A Yangambi llega un militar algo distinto de los demás. Su nombre es Chrysostome Liège y de inmediato demuestra su aptitud para el tiro. Chrysostome se convertirá en el mejor tirador del Congo pero será despreciado por sus camaradas, menos por celos de su puntería que por su aparente indiferencia hacia las mujeres. Los otros, que lo tildan de pédé, de marica que no merece la confianza masculina, ignoran que su actitud púdica se debe a un juramento. De niño, Chrysostome, aterrado por la visión de un sifilítico penitente, prometió al cura párroco que en el futuro permanecería "limpio" para evitar tales horrores. Hasta ahora, Chrysostome ha sido fiel a su promesa.
Pero todo en el sistema puesto en pie por el rey Leopoldo es corrupto: no sólo la explotación de la tierra y de los hombres, sino también, después de un tiempo, cada individuo acaba siendo infiel hacia sí mismo y hacia sus camaradas. Los oficiales belgas que matan, mutilan y violan a los africanos, se roban, estafan y mienten unos a otros, todo bajo la frígida pretensión a un código de honra. Cuando la belleza de una joven mulata lo tienta, Chrysostome, desesperado, reconoce en la llegada de una estatua de la virgen a la playa de Yangambi la promesa de su cura, "te protegeré desde el cielo", y se pone de rodillas ante la imagen, pero su supersticiosa fe no le bastará para mantenerse incólume en este nuevo mundo. Cuando Biran descubre que un colega militar le ha robado una foto intime de su mujer, no encuentra otra alternativa que retarlo a duelo, porque tales ofensas, según el código militar, no pueden dejarse impunes. Para el lector, frente a las verdaderas infamias, tales reparos resultan mojigaterías obscenas.

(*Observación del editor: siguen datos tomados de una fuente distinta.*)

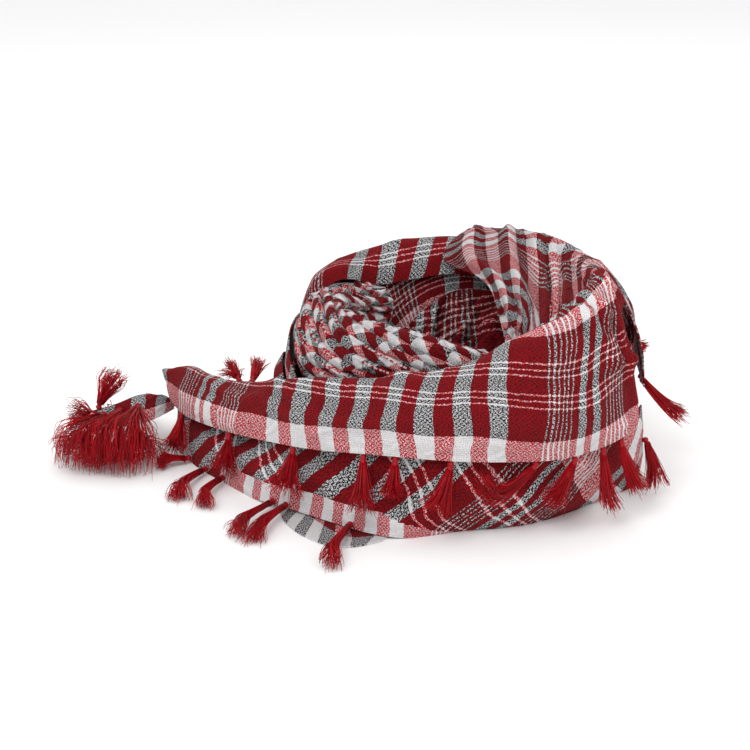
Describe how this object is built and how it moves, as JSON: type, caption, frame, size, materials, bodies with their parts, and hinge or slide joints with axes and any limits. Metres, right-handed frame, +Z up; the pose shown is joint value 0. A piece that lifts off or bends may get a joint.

Lo cierto es que la novela de Atxaga es mucho más que una mera crónica de la época colonialista. Fatalmente, los lectores recordarán a Conrad y su Corazón de tinieblas, pero Atxaga ha intentado aquí algo diferente. Conrad quiso retratar la desaparición de un europeo en el continente africano que cree dominar, espejo quizás de una pérdida mayor, metafórica, de la civilización occidental entera. Atxaga no desdeña ese contexto, pero su relato se concentra en corrupciones más íntimas, en desapariciones más personales y profundas, en desasosiegos más cercanos al espíritu de Camus que al del autor de Lord Jim. En Atxaga, las atrocidades son dadas como meros hechos (aunque no resultan, por ello, menos atroces) que encuadran o apuntan lo deleznable de ciertas vidas. Sirven, por decirlo así, de escenario al drama novelesco, a las mezquinas pasiones de los servidores del rey Leopoldo, a los pequeños destinos de quienes mueven el infame engranaje de explotación y genocidio. Toda acción es estéril. Nada se salva: ni el enorme y sufrido continente, ni el miserable reino europeo que cree poseerlo, ni los hombres que creen cumplir con un destino que la historia tachará de honorable. Ni tampoco nosotros, lectores de Atxaga, lejanos testigos del genocidio africano de aquel entonces, impasibles testigos del genocidio africano de hoy.